═════ Data to use

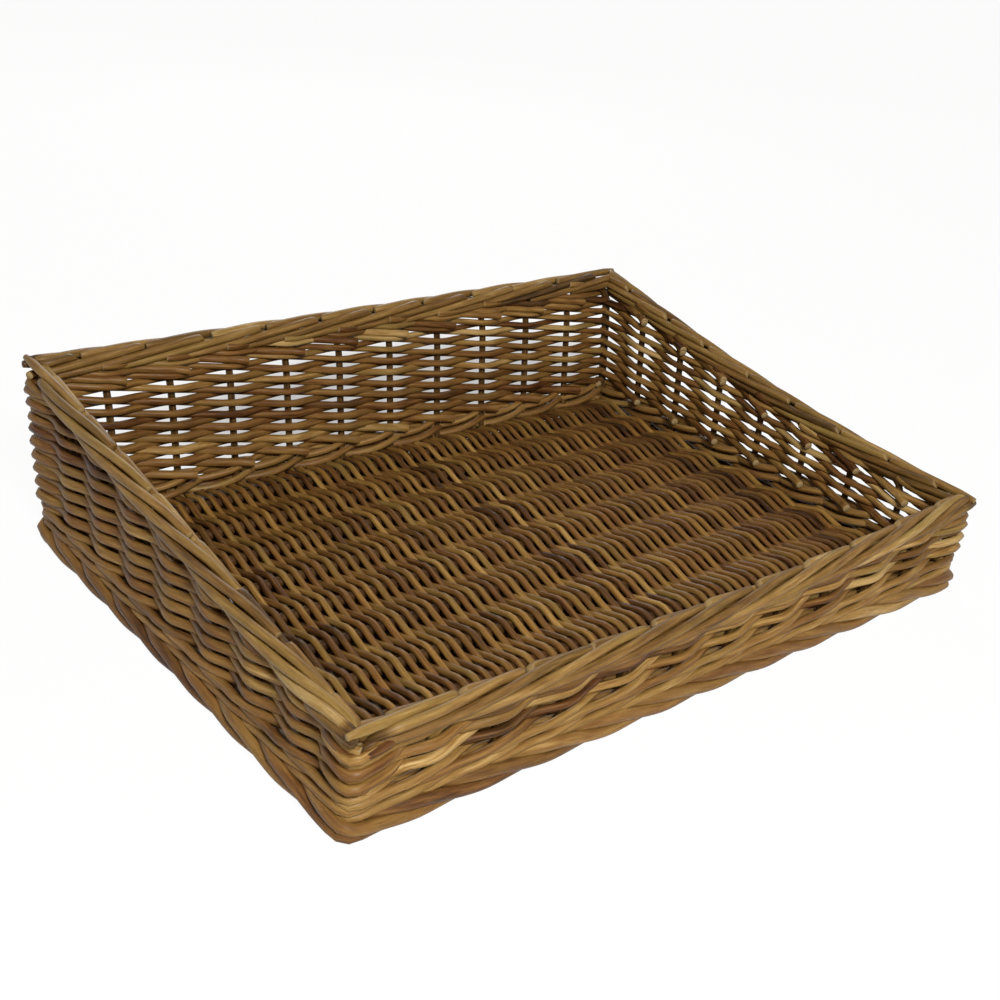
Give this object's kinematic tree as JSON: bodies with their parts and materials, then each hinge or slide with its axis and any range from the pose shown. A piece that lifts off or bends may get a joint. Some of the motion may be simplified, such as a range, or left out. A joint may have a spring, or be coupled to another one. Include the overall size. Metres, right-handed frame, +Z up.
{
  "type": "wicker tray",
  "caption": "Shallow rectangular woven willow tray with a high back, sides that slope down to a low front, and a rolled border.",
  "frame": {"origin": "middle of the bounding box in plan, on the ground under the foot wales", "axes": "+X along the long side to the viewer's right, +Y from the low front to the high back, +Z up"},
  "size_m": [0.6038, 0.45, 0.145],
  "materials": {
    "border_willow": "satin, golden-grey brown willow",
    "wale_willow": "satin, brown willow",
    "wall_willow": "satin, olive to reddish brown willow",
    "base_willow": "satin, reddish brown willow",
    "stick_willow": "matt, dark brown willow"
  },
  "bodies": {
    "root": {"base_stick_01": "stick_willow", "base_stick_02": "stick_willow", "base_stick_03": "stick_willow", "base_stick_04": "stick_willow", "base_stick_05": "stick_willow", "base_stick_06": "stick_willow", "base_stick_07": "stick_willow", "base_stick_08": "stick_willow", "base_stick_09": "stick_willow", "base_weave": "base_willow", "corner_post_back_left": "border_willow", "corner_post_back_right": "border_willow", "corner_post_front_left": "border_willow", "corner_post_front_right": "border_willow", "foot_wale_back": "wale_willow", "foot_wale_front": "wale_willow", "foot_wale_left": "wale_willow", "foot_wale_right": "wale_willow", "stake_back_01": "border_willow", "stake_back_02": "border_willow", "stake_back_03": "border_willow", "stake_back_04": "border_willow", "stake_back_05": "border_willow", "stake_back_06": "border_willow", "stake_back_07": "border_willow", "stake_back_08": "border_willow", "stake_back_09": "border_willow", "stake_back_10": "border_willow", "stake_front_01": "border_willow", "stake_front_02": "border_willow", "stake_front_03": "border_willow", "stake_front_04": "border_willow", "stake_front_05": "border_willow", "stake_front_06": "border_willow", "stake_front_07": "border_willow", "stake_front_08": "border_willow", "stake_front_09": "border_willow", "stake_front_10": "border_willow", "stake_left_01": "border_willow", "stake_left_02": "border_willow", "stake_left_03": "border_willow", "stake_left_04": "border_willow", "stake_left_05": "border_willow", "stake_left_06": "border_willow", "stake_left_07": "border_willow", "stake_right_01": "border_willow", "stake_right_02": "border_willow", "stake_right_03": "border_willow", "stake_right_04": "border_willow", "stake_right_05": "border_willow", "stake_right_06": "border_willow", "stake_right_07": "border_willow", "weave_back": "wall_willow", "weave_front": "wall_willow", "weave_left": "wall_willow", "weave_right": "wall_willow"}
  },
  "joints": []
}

══════════
═════ Data to use

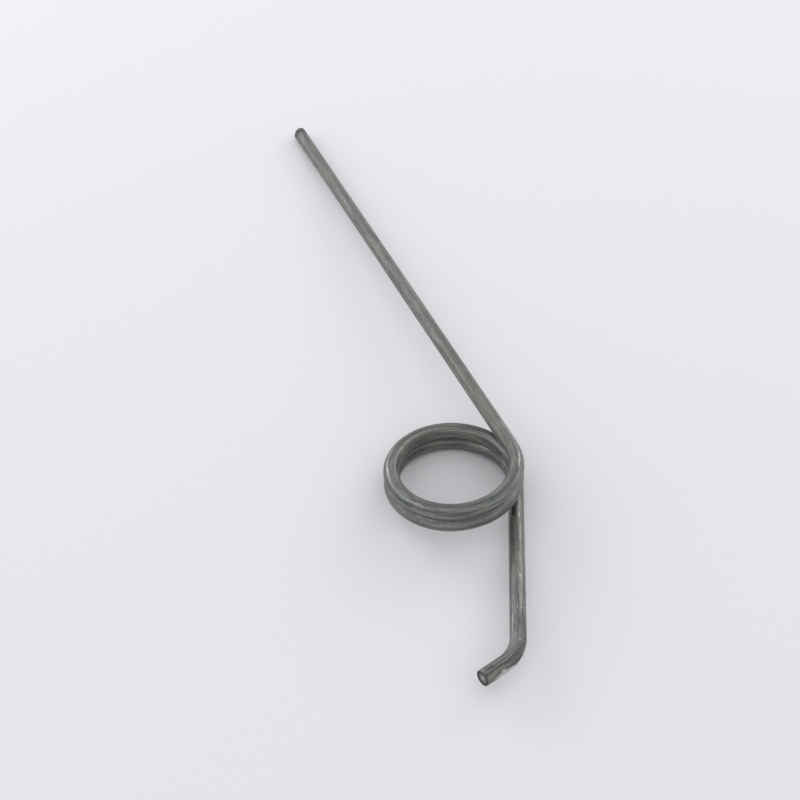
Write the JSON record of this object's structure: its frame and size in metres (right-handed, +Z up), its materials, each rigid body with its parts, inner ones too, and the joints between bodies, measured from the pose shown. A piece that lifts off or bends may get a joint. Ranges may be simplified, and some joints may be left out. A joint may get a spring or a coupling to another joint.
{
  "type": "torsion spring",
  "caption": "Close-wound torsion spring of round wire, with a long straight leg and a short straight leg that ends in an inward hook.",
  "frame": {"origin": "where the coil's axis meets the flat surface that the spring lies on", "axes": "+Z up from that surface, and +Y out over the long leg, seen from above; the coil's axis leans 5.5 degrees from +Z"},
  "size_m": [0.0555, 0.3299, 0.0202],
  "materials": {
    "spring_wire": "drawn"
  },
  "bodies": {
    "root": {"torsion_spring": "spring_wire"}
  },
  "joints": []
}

══════════
═════ Data to use

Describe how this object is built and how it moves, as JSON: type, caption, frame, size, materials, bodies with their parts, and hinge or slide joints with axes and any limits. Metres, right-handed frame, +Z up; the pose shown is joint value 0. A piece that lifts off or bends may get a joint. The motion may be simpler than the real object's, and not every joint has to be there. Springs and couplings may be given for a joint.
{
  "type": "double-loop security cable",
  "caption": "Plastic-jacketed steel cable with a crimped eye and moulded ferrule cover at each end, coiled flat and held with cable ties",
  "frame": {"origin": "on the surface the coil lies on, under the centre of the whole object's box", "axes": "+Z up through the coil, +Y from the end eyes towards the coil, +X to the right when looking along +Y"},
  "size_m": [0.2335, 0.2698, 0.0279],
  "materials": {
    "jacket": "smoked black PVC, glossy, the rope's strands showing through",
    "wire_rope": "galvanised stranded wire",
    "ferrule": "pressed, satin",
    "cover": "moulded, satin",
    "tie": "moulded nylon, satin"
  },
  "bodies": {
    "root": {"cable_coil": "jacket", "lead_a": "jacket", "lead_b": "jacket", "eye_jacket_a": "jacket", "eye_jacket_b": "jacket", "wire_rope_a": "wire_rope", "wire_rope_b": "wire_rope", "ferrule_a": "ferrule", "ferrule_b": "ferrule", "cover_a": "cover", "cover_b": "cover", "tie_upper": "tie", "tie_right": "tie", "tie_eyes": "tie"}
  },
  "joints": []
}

══════════

Search the records above for "their". Copy each line where it is found.

Give this object's kinematic tree as JSON: bodies with their parts and materials, then each hinge or slide with its axis and any range from the pose shown. A piece that lifts off or bends may get a joint. Some of the motion may be simplified, such as a range, or left out. A joint may have a spring, or be coupled to another one. Include the overall size. Metres, right-handed frame, +Z up.
Describe how this object is built and how it moves, as JSON: type, caption, frame, size, materials, bodies with their parts, and hinge or slide joints with axes and any limits. Metres, right-handed frame, +Z up; the pose shown is joint value 0. A piece that lifts off or bends may get a joint. The motion may be simpler than the real object's, and not every joint has to be there. Springs and couplings may be given for a joint.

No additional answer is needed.